Science

Justin Schwartz jkschw at hotmail.com
Fri Dec 8 07:24:55 PST 2000



> >
> > This account is based on the epistemology of Wilfrid Sellars, a
> > great
> > pragmatic realist who was influenced, among other things, by Engels.
>
>That account also looks a lot like Quine's. He among other things
>sought to reconcile the correspondence and coherence theories
>of truth together. Although, he was influenced most strongly
>by Rudolf Carnap, he has always liked to quote Otto Neurath
>who was a type of Marxist. BTW did Sellars consider
>himself to be a Marxist? And if so, did he write anything of
>consequence on Marxism?

It is a pragmatist account, and bears that kinship to Quine, and I sometimes describe myself as Quinean. The account is, however, Sellarsian. Sellars is a much more robust sort of realist, although not robust enough for me, in fact.

The "cohrerence" part of the story is the theory of warrant or justification, the epistemology. The correspondence part is the semantics, the theory of truth. Realists should keep these strictly seperate.

Quine's theory of truth is a sort of disquotationalism, that is, he thinks to thay that "p is true" is just to say p--take away the quotation marks, thus diusquotationalism. I do not see Quine as using either a correspondance or a coherence theory of truth, therefore.

Quine's basic epistemological insight, that any belief can be held true or abandonded if we are willing to make enough revisions elsewhere, if explicitly credited to Neurath, who was a Marxist and in fact a Communist, amde important discussions to the caluculation (planning-market) debate.
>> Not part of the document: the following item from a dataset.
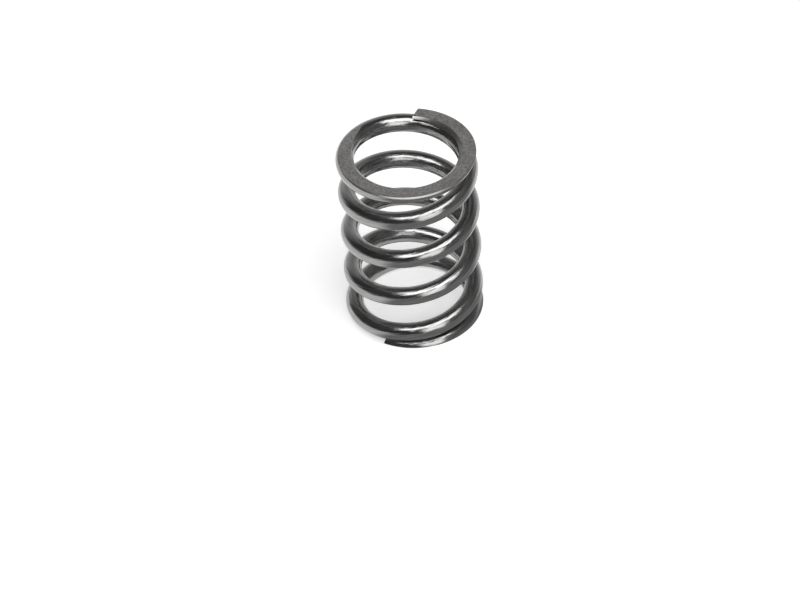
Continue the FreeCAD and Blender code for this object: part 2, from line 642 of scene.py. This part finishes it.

Sellars never took any political position in print. A friend who did his Ph.D with Sellars in the 1970s and 80s says that Sellars wasa personally very left wing, but ambivalent about Marxsim, fely he didn't know enough. In a written autobiography. Sellars credits a grad school reading of Engels' Dialectics of Nature with inspiring his basic pragmatist direction.

Incidentally, personal left wing politics kept to oneself are not necesasrily unusual in people of his generation. Richard Brandt, the great utilitarian philosopher and a teacher of mine, but no pragmatist! (he was an unapologetic old-fashioned empiricist) admitted to me that utilitarianism implied communism, because of the theory of diminishing marginal returns. Well, write it up, Dick, I said. Hew ouldn't though; he dodged doing it, I am convinced because of vivid memories of witch hunts.